SOURCE DATA:
════════════════
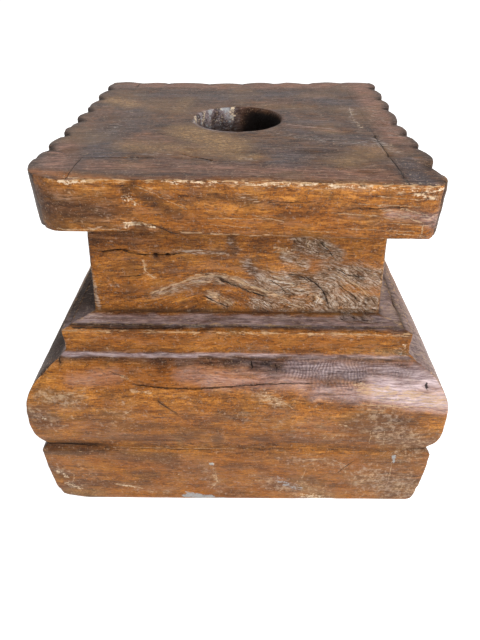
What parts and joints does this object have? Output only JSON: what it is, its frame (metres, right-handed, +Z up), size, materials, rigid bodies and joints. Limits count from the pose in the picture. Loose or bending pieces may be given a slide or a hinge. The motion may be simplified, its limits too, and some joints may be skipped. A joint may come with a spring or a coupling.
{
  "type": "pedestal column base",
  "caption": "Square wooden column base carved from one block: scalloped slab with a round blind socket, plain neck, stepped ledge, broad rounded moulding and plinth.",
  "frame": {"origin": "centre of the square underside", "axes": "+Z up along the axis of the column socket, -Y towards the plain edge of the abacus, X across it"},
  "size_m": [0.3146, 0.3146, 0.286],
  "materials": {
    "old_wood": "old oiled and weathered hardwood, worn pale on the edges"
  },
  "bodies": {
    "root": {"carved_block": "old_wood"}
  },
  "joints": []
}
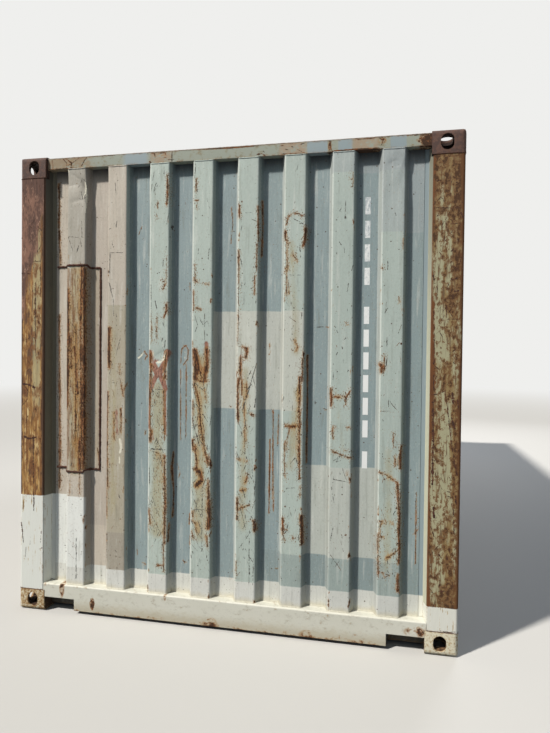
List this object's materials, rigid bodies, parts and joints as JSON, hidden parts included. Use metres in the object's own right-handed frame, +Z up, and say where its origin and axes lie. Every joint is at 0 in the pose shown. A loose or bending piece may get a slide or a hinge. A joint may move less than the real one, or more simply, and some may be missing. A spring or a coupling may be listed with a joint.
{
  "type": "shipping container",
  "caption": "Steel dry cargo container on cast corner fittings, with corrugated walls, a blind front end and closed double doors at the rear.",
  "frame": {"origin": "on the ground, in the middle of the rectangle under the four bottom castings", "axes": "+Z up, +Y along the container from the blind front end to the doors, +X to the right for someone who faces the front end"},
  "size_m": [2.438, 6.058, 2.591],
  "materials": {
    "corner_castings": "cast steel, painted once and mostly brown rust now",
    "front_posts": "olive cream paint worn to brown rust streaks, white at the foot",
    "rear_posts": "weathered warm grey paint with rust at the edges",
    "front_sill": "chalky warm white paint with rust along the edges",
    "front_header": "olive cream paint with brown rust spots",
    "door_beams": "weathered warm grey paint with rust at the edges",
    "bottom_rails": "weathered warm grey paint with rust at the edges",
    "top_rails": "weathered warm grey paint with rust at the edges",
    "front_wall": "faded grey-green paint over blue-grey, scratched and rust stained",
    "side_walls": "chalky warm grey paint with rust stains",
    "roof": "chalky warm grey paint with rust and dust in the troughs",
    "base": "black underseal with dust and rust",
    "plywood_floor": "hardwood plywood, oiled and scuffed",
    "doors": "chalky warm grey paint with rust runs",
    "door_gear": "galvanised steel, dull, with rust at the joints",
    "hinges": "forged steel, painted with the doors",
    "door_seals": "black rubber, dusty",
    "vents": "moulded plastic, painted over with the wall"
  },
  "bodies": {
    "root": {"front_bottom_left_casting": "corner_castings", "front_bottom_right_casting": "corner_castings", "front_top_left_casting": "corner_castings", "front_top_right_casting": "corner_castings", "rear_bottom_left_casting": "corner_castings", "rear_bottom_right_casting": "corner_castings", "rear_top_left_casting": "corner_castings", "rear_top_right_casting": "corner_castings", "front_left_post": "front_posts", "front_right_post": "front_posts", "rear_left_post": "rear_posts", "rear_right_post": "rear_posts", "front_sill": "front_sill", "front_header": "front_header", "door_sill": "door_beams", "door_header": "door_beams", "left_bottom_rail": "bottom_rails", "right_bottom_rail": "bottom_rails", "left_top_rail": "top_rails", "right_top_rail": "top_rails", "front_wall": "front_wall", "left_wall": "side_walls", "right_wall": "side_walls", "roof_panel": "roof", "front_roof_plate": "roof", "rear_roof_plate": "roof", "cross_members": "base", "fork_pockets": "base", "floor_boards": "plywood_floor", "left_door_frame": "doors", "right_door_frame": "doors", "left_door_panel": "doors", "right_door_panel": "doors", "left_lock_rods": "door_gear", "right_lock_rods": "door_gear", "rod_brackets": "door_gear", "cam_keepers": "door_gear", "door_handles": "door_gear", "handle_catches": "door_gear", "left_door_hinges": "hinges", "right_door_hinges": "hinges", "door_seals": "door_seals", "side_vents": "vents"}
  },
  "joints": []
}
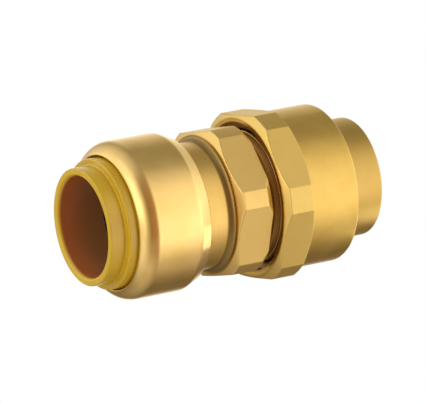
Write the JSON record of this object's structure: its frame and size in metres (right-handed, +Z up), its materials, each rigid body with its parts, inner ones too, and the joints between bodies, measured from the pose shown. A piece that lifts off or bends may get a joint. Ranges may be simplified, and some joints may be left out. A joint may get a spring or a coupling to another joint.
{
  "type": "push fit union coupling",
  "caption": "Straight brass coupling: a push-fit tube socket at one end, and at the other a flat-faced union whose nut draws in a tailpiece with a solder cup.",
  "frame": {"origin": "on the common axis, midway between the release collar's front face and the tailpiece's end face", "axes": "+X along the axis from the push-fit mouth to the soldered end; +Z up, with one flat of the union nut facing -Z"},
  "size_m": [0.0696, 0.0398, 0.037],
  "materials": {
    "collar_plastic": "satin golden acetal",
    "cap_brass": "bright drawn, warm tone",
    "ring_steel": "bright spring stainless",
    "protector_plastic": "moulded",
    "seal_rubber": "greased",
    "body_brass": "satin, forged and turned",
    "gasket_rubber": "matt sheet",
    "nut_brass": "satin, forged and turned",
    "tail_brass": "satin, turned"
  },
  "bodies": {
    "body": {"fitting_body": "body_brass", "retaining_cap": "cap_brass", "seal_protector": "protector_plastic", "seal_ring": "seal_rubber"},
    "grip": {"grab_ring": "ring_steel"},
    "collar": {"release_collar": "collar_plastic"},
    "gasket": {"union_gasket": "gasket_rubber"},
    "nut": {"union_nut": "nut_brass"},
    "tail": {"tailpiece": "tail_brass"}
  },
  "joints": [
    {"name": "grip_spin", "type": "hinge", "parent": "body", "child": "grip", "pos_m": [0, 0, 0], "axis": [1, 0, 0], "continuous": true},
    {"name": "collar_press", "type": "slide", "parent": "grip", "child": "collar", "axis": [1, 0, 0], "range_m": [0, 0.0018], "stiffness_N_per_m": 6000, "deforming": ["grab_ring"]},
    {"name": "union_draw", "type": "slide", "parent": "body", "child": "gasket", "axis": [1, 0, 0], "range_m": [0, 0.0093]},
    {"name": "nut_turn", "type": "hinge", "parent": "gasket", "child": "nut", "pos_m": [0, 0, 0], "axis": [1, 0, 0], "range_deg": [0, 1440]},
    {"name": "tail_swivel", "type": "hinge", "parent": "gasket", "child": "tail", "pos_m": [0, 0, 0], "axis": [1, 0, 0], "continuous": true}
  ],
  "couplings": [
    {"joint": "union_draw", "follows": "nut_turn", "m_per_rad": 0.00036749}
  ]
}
════════════════
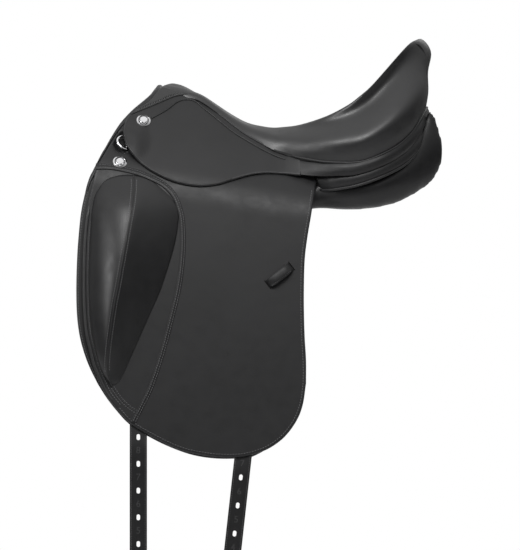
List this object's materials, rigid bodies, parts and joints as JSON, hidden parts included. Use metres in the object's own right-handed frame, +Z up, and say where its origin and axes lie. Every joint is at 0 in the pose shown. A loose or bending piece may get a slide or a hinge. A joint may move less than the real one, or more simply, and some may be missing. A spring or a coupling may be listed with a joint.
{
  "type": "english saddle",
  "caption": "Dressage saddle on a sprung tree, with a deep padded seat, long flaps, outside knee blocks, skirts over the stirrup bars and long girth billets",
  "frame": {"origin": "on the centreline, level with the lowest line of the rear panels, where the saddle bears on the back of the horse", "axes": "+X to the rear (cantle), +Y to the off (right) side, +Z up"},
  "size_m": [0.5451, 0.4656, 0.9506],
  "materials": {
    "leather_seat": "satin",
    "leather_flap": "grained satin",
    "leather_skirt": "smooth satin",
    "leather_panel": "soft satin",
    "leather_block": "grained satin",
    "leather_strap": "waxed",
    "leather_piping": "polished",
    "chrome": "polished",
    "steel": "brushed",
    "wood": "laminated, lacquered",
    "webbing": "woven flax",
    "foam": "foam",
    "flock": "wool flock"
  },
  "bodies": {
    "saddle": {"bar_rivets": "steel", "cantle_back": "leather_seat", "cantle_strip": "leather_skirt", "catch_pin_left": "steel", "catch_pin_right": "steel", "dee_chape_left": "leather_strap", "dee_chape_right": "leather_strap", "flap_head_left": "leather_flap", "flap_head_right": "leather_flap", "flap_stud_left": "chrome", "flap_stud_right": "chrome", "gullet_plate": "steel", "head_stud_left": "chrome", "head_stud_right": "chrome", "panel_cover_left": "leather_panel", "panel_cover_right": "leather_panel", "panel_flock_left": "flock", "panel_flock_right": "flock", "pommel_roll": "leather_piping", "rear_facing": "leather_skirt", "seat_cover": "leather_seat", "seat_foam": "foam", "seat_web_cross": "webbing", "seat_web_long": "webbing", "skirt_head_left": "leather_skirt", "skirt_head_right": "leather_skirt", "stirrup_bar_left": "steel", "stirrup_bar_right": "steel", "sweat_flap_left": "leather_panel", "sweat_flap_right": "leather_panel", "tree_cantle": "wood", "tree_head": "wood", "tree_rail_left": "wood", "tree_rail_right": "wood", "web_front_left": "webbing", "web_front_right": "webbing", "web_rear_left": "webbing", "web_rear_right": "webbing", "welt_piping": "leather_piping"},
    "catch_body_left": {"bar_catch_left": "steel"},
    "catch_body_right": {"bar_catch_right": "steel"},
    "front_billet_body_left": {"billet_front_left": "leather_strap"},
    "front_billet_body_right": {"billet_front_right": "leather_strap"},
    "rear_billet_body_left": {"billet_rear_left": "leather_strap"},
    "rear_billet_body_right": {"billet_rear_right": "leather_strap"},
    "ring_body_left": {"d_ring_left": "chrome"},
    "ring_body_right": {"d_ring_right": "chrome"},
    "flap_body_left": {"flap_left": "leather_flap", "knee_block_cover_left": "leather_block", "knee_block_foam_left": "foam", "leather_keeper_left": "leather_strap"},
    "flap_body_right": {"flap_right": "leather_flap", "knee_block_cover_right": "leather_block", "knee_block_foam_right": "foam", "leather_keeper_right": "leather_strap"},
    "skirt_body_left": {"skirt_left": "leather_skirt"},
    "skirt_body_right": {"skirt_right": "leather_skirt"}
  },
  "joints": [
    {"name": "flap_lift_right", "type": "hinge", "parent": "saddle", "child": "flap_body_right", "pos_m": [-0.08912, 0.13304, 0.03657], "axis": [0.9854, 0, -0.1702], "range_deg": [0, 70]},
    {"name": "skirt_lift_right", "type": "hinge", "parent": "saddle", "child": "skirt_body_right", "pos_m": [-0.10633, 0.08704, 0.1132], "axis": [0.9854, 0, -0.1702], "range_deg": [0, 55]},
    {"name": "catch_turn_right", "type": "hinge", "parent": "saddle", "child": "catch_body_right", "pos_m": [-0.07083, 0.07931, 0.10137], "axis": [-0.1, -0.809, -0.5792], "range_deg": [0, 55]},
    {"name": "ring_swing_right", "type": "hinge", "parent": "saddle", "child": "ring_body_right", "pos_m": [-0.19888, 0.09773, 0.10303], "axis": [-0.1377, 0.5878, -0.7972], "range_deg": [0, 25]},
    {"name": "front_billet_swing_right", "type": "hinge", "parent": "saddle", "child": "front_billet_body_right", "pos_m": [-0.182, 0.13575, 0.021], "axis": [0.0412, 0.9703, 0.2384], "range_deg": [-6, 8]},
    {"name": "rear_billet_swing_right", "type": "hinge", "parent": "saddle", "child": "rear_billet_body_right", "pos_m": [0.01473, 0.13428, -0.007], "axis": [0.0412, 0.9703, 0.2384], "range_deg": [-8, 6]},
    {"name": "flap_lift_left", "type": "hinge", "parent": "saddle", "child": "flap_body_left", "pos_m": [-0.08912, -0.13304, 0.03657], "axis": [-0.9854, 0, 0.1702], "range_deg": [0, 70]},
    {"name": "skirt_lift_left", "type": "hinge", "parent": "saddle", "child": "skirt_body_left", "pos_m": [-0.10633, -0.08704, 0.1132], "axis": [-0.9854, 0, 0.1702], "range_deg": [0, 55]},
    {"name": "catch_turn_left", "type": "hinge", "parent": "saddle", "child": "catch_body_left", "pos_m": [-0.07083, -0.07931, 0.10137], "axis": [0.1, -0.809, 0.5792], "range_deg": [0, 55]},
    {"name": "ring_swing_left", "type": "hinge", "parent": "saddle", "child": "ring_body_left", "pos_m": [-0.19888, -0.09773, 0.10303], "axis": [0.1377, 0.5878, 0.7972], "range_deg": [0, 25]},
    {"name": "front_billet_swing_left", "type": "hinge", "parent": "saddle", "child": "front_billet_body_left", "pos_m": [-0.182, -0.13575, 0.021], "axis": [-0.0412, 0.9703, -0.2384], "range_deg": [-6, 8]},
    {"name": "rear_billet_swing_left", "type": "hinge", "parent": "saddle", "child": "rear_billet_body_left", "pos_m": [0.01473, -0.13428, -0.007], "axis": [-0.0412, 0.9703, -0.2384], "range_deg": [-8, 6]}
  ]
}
════════════════
TASK STATEMENT:
Return, from the data, each line that has the word "between" in it.

RESULT FOR THIS EXERCISE:
Write the JSON record of this object's structure: its frame and size in metres (right-handed, +Z up), its materials, each rigid body with its parts, inner ones too, and the joints between bodies, measured from the pose shown. A piece that lifts off or bends may get a joint. Ranges may be simplified, and some joints may be left out. A joint may get a spring or a coupling to another joint.
  "frame": {"origin": "on the common axis, midway between the release collar's front face and the tailpiece's end face", "axes": "+X along the axis from the push-fit mouth to the soldered end; +Z up, with one flat of the union nut facing -Z"},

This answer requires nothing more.